Dr. Kisha Supernant (Director, Institute for Prairie and Indigenous Archaeology, University of Alberta, Edmonton, AB) Land, Time, and Good Relations: Reconciling Indigenous Heritage for the Future In this presentation, I will discuss how heritage intersects with the TRC Calls to Action and UNDRIP, exploring the important role of heritage practitioners in supporting Indigenous heritage while also questioning how heritage preservation is framed in the lands we call Canada. Drawing on examples of my archaeological research in Alberta and Saskatchewan, I demonstrate the value of Indigenous, community-led heritage projects where Indigenous communities have the opportunity to center their values around heritage. I conclude with a series of questions to consider for heritage practitioners and some suggestions for change that can help heritage practitioners build good relations with Indigenous communities.
Donovan Rypkema (President, Heritage Strategies International, Washington,DC) Justice, Equity, Quality of Life: What Preservation is Doing Today; What it Needs to Do Tomorrow Preservation has not done all it should in terms of being inclusionary, equitable, and just. But when we look at data rather than rhetoric, historic neighborhoods in the aggregate are closer to being a demographic mirror of the city, than are non-historic neighborhoods. They also have an attraction that reaches across race, education, income, and ethnicity. But whatever progress we’ve made, we need to make more. And there is one action preservationists are uniquely qualified to take that will advance the causes of equity, economic integration, the environment, local jobs, and most importantly, affordable housing. That action is becoming advocates for the retention and reinvestment of older housing stock, whether or not it merits historic designation.
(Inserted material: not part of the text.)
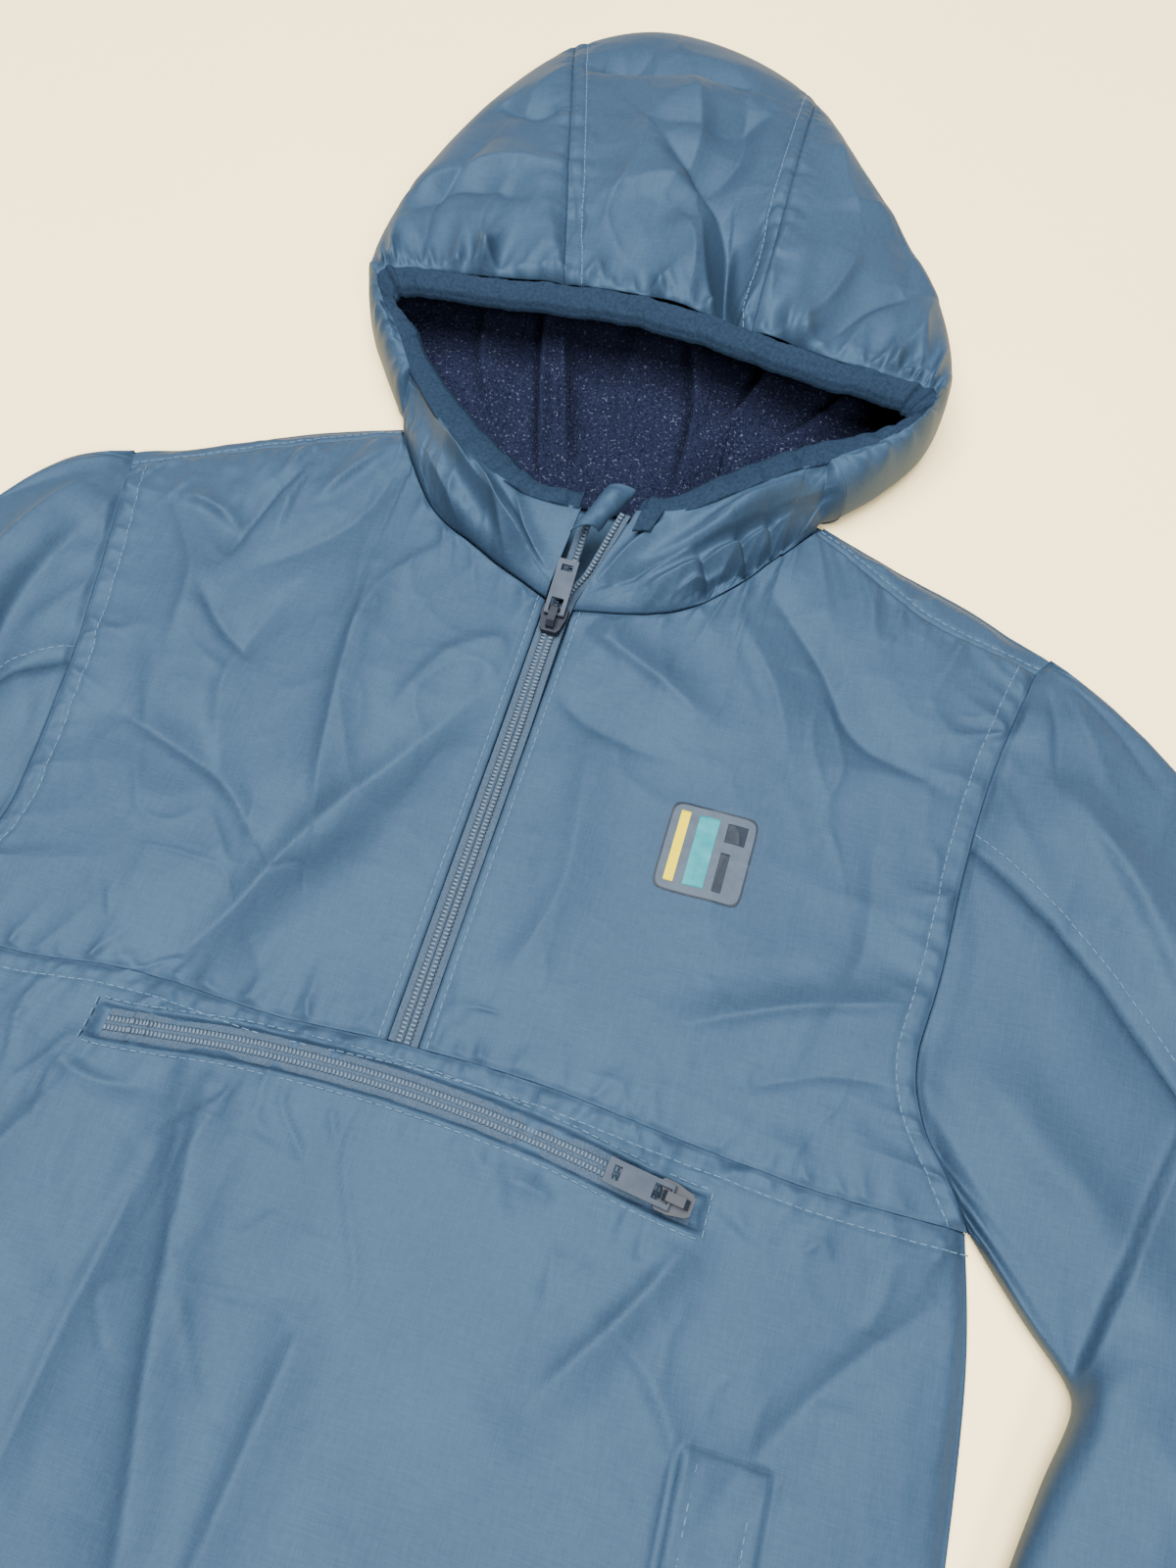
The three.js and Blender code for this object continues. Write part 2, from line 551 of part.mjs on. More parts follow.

Stephanie Allen (Associate VP, Strategic Business Operations and Performance, BC Housing & Director, Hogan’s Alley Society, Vancouver, BC) Fight the Power: Transforming Cities Through a Revolution of Ideology, Imagination, & Values Black people have formed community in and been displaced from sites across Canada since before the Dominion was imposed on Indigenous lands. The settlement infrastructures and wealth creation for white settlers in Canada were made possible through violent land and human theft. This history of land dispossession, coupled with the legacy of slavery, continues to influence the social, political, economic, and cultural aspects of modern Canadian society and urban development; it is an ongoing process grounded in and reinforcing systems of oppression. For cities to be fully understood we must critically examine how cities are racialized, class divided, disabling, and gendered places. It will take a revolution of ideology, imagination, and values, to transform our cities and dismantle the apparatus that harms so many for the profit of so few. This presentation will focus on the history of white resistance to Black settlement in Canada through an examination of the brief life of a Black neighbourhood in Vancouver that came to be known as Hogan’s Alley. It will trace the evolution of anti-Blackness in early Town Planning and how the policy norms of urban development and heritage conservation help maintain the colonial project that entrenches poverty, misogyny, racism, homelessness, and ableism in our cities. It will conclude with an aspirational consideration of what is possible when we torch the status quo and replace it with intersectional approaches in pursuit of constructing the just city.
Participants will be able to describe the array of social, environmental, and economic challenges facing the heritage conservation field.
Participants will be able to explain strategies for building good relations between Indigenous and non-Indigenous communities.
Participants will be able describe how historic preservation can advance societal goals of inclusion, equity, and affordable housing.
Participants will be able to understand how urban planning and heritage conservation can forward inclusion in communities.